SUPPLIED RECORDS:
···

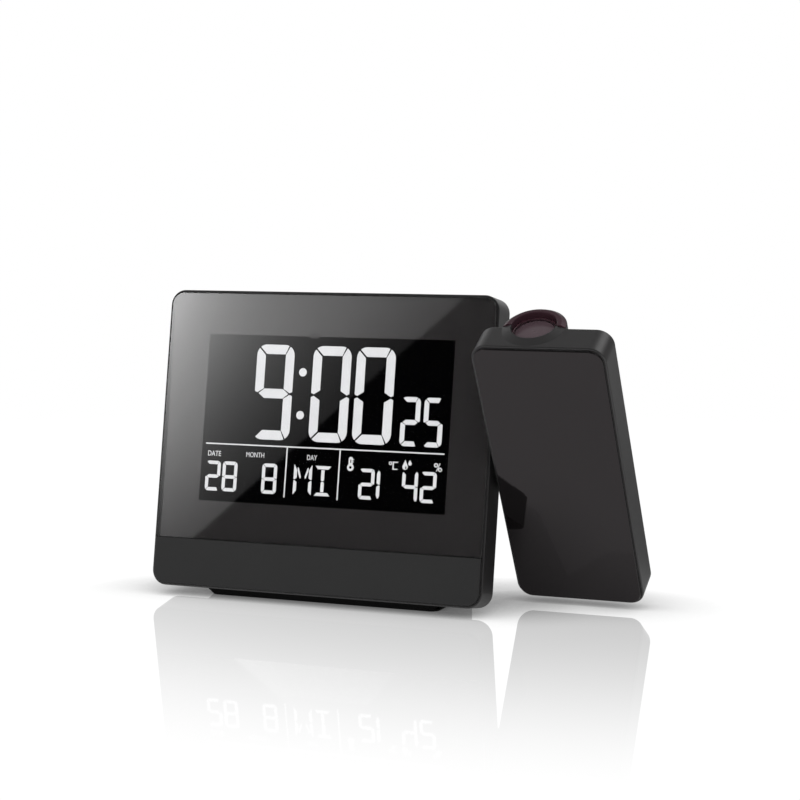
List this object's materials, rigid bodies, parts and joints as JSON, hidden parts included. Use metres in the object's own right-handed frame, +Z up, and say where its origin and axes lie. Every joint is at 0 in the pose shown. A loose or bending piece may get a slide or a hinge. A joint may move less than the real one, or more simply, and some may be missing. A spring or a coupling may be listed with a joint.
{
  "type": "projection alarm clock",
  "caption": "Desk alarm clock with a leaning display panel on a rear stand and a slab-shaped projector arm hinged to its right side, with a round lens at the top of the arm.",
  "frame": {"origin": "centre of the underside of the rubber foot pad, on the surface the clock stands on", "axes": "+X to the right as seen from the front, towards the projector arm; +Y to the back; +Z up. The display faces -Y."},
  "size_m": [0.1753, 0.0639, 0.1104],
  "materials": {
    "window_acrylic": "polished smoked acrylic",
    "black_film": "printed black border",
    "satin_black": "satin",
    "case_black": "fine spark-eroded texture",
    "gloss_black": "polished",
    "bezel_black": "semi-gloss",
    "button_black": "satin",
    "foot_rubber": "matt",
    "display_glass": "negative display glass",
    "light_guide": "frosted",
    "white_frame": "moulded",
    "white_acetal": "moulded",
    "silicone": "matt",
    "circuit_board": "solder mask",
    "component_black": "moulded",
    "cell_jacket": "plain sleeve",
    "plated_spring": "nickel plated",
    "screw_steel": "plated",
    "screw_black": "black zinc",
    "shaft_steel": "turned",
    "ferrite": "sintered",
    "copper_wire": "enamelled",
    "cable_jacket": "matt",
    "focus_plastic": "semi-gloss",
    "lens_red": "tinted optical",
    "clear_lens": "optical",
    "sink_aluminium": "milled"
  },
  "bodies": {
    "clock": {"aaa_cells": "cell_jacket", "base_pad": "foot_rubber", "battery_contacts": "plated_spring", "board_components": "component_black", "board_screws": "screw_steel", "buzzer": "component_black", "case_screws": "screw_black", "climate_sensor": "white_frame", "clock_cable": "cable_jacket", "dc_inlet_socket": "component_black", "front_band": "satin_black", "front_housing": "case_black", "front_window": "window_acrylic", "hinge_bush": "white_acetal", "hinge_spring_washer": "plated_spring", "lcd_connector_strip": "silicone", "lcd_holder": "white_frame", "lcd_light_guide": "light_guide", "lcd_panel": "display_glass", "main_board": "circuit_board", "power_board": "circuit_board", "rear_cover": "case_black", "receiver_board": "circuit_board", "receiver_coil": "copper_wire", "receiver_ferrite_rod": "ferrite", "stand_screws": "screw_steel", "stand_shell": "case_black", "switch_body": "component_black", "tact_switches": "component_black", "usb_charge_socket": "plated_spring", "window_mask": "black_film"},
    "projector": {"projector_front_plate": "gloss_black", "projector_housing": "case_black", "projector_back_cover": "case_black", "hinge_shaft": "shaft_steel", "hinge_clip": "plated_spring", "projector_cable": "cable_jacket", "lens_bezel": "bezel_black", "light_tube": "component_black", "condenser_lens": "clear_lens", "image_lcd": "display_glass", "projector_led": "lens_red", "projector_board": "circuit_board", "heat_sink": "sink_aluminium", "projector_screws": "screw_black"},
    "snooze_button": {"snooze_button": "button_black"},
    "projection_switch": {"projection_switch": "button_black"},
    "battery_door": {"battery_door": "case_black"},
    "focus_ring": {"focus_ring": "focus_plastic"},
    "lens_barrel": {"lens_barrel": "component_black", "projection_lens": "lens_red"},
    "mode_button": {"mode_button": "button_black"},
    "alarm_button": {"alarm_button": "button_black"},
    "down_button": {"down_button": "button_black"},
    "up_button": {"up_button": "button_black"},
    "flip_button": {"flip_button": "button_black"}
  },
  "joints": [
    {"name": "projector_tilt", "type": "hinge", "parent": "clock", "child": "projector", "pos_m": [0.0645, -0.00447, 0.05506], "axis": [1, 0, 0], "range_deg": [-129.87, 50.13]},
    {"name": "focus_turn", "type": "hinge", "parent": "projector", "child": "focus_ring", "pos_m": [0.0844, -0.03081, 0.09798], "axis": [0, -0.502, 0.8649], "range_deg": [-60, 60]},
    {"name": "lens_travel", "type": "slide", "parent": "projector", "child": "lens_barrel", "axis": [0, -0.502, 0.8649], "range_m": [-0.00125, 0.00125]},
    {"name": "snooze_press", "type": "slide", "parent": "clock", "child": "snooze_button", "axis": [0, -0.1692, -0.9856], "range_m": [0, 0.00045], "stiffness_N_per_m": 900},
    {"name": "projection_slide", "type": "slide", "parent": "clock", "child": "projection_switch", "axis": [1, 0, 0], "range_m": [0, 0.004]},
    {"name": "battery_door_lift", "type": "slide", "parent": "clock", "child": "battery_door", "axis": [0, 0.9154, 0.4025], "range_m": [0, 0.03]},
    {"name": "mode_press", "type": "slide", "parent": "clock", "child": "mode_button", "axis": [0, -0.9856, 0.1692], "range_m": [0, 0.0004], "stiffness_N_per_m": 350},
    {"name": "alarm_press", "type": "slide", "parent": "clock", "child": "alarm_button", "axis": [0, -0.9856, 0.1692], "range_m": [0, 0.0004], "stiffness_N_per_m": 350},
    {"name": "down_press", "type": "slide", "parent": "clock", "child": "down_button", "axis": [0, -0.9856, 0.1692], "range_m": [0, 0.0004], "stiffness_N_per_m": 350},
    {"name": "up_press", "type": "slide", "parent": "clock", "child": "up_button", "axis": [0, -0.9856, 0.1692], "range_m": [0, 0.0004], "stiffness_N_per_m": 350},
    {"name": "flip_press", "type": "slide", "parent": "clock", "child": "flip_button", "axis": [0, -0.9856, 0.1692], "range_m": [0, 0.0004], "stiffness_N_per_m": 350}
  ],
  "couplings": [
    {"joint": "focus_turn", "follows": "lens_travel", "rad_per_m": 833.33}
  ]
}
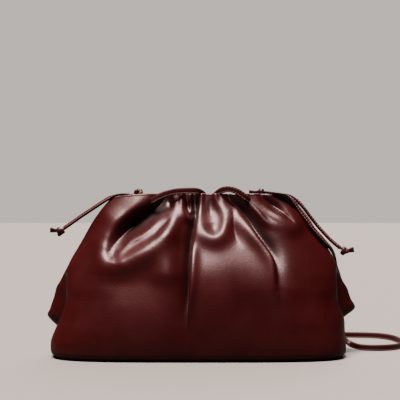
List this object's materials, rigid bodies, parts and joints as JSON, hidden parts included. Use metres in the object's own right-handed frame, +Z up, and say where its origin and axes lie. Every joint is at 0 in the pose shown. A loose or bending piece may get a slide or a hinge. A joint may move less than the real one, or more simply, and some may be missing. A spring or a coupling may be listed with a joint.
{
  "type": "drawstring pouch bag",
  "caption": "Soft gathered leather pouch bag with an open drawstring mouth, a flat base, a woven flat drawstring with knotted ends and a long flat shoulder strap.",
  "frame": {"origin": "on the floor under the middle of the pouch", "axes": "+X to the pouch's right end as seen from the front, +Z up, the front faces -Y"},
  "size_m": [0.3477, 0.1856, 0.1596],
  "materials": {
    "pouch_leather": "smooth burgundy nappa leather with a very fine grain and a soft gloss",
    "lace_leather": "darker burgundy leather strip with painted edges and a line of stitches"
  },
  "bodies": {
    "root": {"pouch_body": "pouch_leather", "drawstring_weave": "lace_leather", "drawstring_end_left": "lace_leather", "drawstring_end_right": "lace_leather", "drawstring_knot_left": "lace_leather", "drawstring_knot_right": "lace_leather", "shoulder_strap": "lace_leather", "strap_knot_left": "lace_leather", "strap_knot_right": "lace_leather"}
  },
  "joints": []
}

···

TASK STATEMENT: Copy all the lines, exactly.

RESPONSE TO THIS EXERCISE:
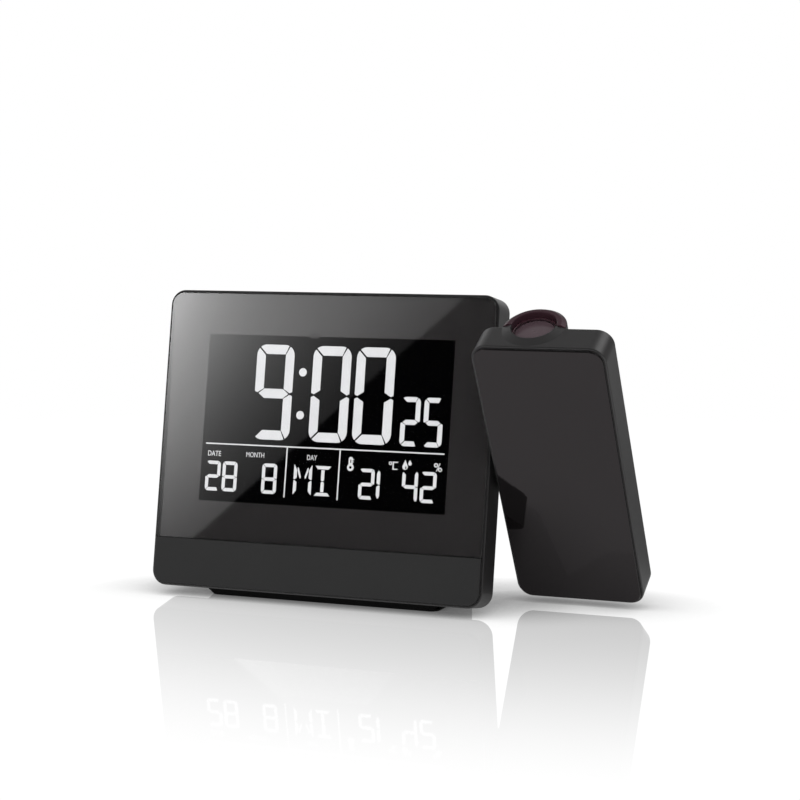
List this object's materials, rigid bodies, parts and joints as JSON, hidden parts included. Use metres in the object's own right-handed frame, +Z up, and say where its origin and axes lie. Every joint is at 0 in the pose shown. A loose or bending piece may get a slide or a hinge. A joint may move less than the real one, or more simply, and some may be missing. A spring or a coupling may be listed with a joint.
{
  "type": "projection alarm clock",
  "caption": "Desk alarm clock with a leaning display panel on a rear stand and a slab-shaped projector arm hinged to its right side, with a round lens at the top of the arm.",
  "frame": {"origin": "centre of the underside of the rubber foot pad, on the surface the clock stands on", "axes": "+X to the right as seen from the front, towards the projector arm; +Y to the back; +Z up. The display faces -Y."},
  "size_m": [0.1753, 0.0639, 0.1104],
  "materials": {
    "window_acrylic": "polished smoked acrylic",
    "black_film": "printed black border",
    "satin_black": "satin",
    "case_black": "fine spark-eroded texture",
    "gloss_black": "polished",
    "bezel_black": "semi-gloss",
    "button_black": "satin",
    "foot_rubber": "matt",
    "display_glass": "negative display glass",
    "light_guide": "frosted",
    "white_frame": "moulded",
    "white_acetal": "moulded",
    "silicone": "matt",
    "circuit_board": "solder mask",
    "component_black": "moulded",
    "cell_jacket": "plain sleeve",
    "plated_spring": "nickel plated",
    "screw_steel": "plated",
    "screw_black": "black zinc",
    "shaft_steel": "turned",
    "ferrite": "sintered",
    "copper_wire": "enamelled",
    "cable_jacket": "matt",
    "focus_plastic": "semi-gloss",
    "lens_red": "tinted optical",
    "clear_lens": "optical",
    "sink_aluminium": "milled"
  },
  "bodies": {
    "clock": {"aaa_cells": "cell_jacket", "base_pad": "foot_rubber", "battery_contacts": "plated_spring", "board_components": "component_black", "board_screws": "screw_steel", "buzzer": "component_black", "case_screws": "screw_black", "climate_sensor": "white_frame", "clock_cable": "cable_jacket", "dc_inlet_socket": "component_black", "front_band": "satin_black", "front_housing": "case_black", "front_window": "window_acrylic", "hinge_bush": "white_acetal", "hinge_spring_washer": "plated_spring", "lcd_connector_strip": "silicone", "lcd_holder": "white_frame", "lcd_light_guide": "light_guide", "lcd_panel": "display_glass", "main_board": "circuit_board", "power_board": "circuit_board", "rear_cover": "case_black", "receiver_board": "circuit_board", "receiver_coil": "copper_wire", "receiver_ferrite_rod": "ferrite", "stand_screws": "screw_steel", "stand_shell": "case_black", "switch_body": "component_black", "tact_switches": "component_black", "usb_charge_socket": "plated_spring", "window_mask": "black_film"},
    "projector": {"projector_front_plate": "gloss_black", "projector_housing": "case_black", "projector_back_cover": "case_black", "hinge_shaft": "shaft_steel", "hinge_clip": "plated_spring", "projector_cable": "cable_jacket", "lens_bezel": "bezel_black", "light_tube": "component_black", "condenser_lens": "clear_lens", "image_lcd": "display_glass", "projector_led": "lens_red", "projector_board": "circuit_board", "heat_sink": "sink_aluminium", "projector_screws": "screw_black"},
    "snooze_button": {"snooze_button": "button_black"},
    "projection_switch": {"projection_switch": "button_black"},
    "battery_door": {"battery_door": "case_black"},
    "focus_ring": {"focus_ring": "focus_plastic"},
    "lens_barrel": {"lens_barrel": "component_black", "projection_lens": "lens_red"},
    "mode_button": {"mode_button": "button_black"},
    "alarm_button": {"alarm_button": "button_black"},
    "down_button": {"down_button": "button_black"},
    "up_button": {"up_button": "button_black"},
    "flip_button": {"flip_button": "button_black"}
  },
  "joints": [
    {"name": "projector_tilt", "type": "hinge", "parent": "clock", "child": "projector", "pos_m": [0.0645, -0.00447, 0.05506], "axis": [1, 0, 0], "range_deg": [-129.87, 50.13]},
    {"name": "focus_turn", "type": "hinge", "parent": "projector", "child": "focus_ring", "pos_m": [0.0844, -0.03081, 0.09798], "axis": [0, -0.502, 0.8649], "range_deg": [-60, 60]},
    {"name": "lens_travel", "type": "slide", "parent": "projector", "child": "lens_barrel", "axis": [0, -0.502, 0.8649], "range_m": [-0.00125, 0.00125]},
    {"name": "snooze_press", "type": "slide", "parent": "clock", "child": "snooze_button", "axis": [0, -0.1692, -0.9856], "range_m": [0, 0.00045], "stiffness_N_per_m": 900},
    {"name": "projection_slide", "type": "slide", "parent": "clock", "child": "projection_switch", "axis": [1, 0, 0], "range_m": [0, 0.004]},
    {"name": "battery_door_lift", "type": "slide", "parent": "clock", "child": "battery_door", "axis": [0, 0.9154, 0.4025], "range_m": [0, 0.03]},
    {"name": "mode_press", "type": "slide", "parent": "clock", "child": "mode_button", "axis": [0, -0.9856, 0.1692], "range_m": [0, 0.0004], "stiffness_N_per_m": 350},
    {"name": "alarm_press", "type": "slide", "parent": "clock", "child": "alarm_button", "axis": [0, -0.9856, 0.1692], "range_m": [0, 0.0004], "stiffness_N_per_m": 350},
    {"name": "down_press", "type": "slide", "parent": "clock", "child": "down_button", "axis": [0, -0.9856, 0.1692], "range_m": [0, 0.0004], "stiffness_N_per_m": 350},
    {"name": "up_press", "type": "slide", "parent": "clock", "child": "up_button", "axis": [0, -0.9856, 0.1692], "range_m": [0, 0.0004], "stiffness_N_per_m": 350},
    {"name": "flip_press", "type": "slide", "parent": "clock", "child": "flip_button", "axis": [0, -0.9856, 0.1692], "range_m": [0, 0.0004], "stiffness_N_per_m": 350}
  ],
  "couplings": [
    {"joint": "focus_turn", "follows": "lens_travel", "rad_per_m": 833.33}
  ]
}
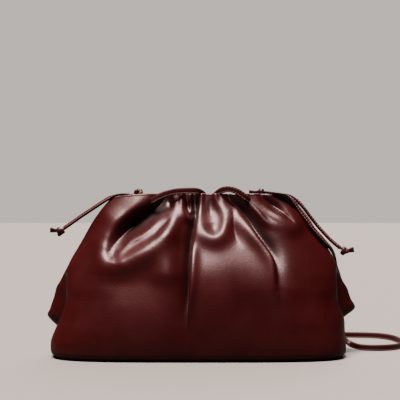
List this object's materials, rigid bodies, parts and joints as JSON, hidden parts included. Use metres in the object's own right-handed frame, +Z up, and say where its origin and axes lie. Every joint is at 0 in the pose shown. A loose or bending piece may get a slide or a hinge. A joint may move less than the real one, or more simply, and some may be missing. A spring or a coupling may be listed with a joint.
{
  "type": "drawstring pouch bag",
  "caption": "Soft gathered leather pouch bag with an open drawstring mouth, a flat base, a woven flat drawstring with knotted ends and a long flat shoulder strap.",
  "frame": {"origin": "on the floor under the middle of the pouch", "axes": "+X to the pouch's right end as seen from the front, +Z up, the front faces -Y"},
  "size_m": [0.3477, 0.1856, 0.1596],
  "materials": {
    "pouch_leather": "smooth burgundy nappa leather with a very fine grain and a soft gloss",
    "lace_leather": "darker burgundy leather strip with painted edges and a line of stitches"
  },
  "bodies": {
    "root": {"pouch_body": "pouch_leather", "drawstring_weave": "lace_leather", "drawstring_end_left": "lace_leather", "drawstring_end_right": "lace_leather", "drawstring_knot_left": "lace_leather", "drawstring_knot_right": "lace_leather", "shoulder_strap": "lace_leather", "strap_knot_left": "lace_leather", "strap_knot_right": "lace_leather"}
  },
  "joints": []
}